▶ [THE PROBLEM]
Among the entries below, extract exactly the lines that run from the one with "The OpenSCAD and" through the one with "tree.links.new(value, socket)", both ends included.

--- BEGIN MATERIAL FOR THIS EXERCISE ---

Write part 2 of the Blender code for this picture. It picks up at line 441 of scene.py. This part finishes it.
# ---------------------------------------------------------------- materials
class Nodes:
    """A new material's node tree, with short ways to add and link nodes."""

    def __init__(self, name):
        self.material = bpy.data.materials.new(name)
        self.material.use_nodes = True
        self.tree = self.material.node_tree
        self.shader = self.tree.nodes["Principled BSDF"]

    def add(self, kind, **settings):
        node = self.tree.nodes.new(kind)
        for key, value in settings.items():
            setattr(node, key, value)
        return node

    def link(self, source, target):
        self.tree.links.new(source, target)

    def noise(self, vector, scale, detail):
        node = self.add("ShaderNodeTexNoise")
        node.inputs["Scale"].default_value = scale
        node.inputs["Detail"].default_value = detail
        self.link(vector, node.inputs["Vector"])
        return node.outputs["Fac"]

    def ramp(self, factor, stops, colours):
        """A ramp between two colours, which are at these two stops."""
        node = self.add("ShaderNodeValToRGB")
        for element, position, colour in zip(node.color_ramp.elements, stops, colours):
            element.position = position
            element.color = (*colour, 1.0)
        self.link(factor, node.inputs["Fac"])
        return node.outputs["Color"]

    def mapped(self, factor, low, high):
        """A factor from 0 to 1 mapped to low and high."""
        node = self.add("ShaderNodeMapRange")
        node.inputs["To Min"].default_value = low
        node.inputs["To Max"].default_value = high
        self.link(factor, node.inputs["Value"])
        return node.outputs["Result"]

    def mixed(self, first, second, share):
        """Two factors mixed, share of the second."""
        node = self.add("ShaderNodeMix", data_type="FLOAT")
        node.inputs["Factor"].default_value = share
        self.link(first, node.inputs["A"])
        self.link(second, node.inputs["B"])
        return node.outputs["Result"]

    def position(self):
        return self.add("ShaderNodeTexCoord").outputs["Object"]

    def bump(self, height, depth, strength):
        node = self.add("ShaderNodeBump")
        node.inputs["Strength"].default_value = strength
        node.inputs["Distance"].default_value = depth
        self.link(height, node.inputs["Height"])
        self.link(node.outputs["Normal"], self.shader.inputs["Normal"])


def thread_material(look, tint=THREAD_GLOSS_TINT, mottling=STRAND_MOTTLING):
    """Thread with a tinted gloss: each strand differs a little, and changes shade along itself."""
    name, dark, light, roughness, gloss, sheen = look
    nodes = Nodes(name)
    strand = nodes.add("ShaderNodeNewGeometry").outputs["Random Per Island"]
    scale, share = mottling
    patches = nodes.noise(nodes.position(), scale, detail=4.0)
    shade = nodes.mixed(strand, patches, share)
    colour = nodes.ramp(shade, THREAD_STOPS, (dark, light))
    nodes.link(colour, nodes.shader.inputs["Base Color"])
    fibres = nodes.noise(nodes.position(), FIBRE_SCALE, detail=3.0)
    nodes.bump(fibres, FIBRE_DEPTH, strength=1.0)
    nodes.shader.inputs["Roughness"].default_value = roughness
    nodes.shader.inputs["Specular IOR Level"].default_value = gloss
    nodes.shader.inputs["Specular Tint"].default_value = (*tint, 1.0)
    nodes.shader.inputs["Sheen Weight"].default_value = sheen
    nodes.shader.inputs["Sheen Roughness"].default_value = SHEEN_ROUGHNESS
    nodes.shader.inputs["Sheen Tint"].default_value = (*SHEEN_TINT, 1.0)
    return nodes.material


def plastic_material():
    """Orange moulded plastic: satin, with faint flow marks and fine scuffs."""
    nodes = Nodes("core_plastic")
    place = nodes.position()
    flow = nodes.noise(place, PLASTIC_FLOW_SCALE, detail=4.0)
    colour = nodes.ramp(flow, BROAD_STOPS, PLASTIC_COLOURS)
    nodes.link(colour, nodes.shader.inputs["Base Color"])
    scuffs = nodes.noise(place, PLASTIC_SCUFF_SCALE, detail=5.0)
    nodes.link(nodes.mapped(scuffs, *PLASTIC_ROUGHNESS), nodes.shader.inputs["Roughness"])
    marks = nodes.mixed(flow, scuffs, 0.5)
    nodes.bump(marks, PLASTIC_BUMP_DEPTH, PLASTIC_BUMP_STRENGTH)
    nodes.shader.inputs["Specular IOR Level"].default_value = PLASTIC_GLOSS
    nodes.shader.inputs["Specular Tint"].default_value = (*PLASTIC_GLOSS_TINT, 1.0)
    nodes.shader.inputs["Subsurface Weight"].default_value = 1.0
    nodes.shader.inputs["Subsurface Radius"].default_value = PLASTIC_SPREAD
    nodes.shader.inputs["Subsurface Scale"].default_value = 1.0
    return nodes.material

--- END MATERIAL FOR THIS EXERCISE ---
--- BEGIN MATERIAL FOR THIS EXERCISE ---

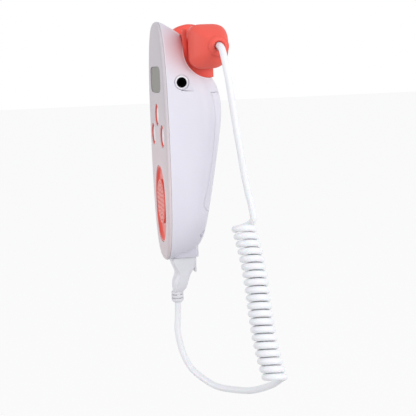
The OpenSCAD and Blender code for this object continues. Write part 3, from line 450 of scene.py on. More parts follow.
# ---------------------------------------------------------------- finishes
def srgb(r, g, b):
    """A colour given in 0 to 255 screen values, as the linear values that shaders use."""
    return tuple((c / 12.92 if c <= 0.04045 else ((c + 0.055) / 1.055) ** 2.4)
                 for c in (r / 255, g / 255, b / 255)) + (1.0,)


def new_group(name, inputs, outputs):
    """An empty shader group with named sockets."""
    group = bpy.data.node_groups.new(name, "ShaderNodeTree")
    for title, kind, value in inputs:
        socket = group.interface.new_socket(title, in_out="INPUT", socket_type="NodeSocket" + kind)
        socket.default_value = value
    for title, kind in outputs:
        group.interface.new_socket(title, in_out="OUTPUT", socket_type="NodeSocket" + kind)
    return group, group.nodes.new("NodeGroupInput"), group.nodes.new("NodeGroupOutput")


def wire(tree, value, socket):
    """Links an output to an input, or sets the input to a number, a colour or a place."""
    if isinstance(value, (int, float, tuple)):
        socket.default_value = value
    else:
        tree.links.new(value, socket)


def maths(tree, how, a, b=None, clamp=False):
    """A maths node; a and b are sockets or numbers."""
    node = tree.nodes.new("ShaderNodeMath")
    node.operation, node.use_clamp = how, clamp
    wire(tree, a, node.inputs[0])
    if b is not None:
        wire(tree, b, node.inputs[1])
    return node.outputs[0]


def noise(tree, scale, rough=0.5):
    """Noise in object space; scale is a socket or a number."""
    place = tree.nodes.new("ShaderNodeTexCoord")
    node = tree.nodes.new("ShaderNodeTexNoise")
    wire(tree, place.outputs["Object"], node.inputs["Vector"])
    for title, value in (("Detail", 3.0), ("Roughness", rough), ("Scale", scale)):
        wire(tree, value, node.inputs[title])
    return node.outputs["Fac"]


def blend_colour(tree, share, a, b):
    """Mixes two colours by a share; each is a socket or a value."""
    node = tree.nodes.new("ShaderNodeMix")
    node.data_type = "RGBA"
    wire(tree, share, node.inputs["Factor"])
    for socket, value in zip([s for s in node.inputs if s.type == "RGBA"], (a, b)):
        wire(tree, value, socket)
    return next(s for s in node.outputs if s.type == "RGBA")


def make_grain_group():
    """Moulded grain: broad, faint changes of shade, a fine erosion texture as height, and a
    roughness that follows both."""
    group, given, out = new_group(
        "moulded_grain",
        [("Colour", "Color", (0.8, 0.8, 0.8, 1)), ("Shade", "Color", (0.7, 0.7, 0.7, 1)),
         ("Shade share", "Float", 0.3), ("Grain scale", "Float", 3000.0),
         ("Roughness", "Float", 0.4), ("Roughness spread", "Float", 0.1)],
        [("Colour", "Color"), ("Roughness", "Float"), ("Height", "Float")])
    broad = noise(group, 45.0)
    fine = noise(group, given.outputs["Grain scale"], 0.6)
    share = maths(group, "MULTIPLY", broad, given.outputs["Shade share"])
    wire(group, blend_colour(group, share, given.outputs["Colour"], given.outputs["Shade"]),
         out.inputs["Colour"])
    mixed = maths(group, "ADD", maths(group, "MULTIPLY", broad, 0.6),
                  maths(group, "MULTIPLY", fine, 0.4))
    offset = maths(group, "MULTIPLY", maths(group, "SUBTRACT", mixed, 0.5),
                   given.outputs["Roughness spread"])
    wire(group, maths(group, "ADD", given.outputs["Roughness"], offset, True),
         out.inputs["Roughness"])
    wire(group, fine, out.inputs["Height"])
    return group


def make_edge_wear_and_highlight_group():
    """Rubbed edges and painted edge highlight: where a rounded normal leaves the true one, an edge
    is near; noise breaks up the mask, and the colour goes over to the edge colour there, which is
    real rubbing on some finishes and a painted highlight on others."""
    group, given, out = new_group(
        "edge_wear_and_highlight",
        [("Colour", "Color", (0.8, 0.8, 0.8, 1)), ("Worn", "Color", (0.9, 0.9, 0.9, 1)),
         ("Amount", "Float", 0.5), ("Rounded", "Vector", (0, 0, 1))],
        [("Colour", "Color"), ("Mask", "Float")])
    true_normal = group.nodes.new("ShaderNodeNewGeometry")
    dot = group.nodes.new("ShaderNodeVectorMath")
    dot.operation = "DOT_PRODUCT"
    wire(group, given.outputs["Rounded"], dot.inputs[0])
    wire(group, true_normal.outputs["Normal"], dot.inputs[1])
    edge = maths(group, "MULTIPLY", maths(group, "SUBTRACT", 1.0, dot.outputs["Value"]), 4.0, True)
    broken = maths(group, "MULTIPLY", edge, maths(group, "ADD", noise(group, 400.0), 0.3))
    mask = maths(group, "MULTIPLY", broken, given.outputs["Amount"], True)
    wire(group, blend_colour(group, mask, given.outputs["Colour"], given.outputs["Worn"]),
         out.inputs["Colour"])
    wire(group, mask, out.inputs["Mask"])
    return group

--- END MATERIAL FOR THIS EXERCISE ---

▶ [FINISHED TASK]
The OpenSCAD and Blender code for this object continues. Write part 3, from line 450 of scene.py on. More parts follow.
# ---------------------------------------------------------------- finishes
def srgb(r, g, b):
    """A colour given in 0 to 255 screen values, as the linear values that shaders use."""
    return tuple((c / 12.92 if c <= 0.04045 else ((c + 0.055) / 1.055) ** 2.4)
                 for c in (r / 255, g / 255, b / 255)) + (1.0,)


def new_group(name, inputs, outputs):
    """An empty shader group with named sockets."""
    group = bpy.data.node_groups.new(name, "ShaderNodeTree")
    for title, kind, value in inputs:
        socket = group.interface.new_socket(title, in_out="INPUT", socket_type="NodeSocket" + kind)
        socket.default_value = value
    for title, kind in outputs:
        group.interface.new_socket(title, in_out="OUTPUT", socket_type="NodeSocket" + kind)
    return group, group.nodes.new("NodeGroupInput"), group.nodes.new("NodeGroupOutput")


def wire(tree, value, socket):
    """Links an output to an input, or sets the input to a number, a colour or a place."""
    if isinstance(value, (int, float, tuple)):
        socket.default_value = value
    else:
        tree.links.new(value, socket)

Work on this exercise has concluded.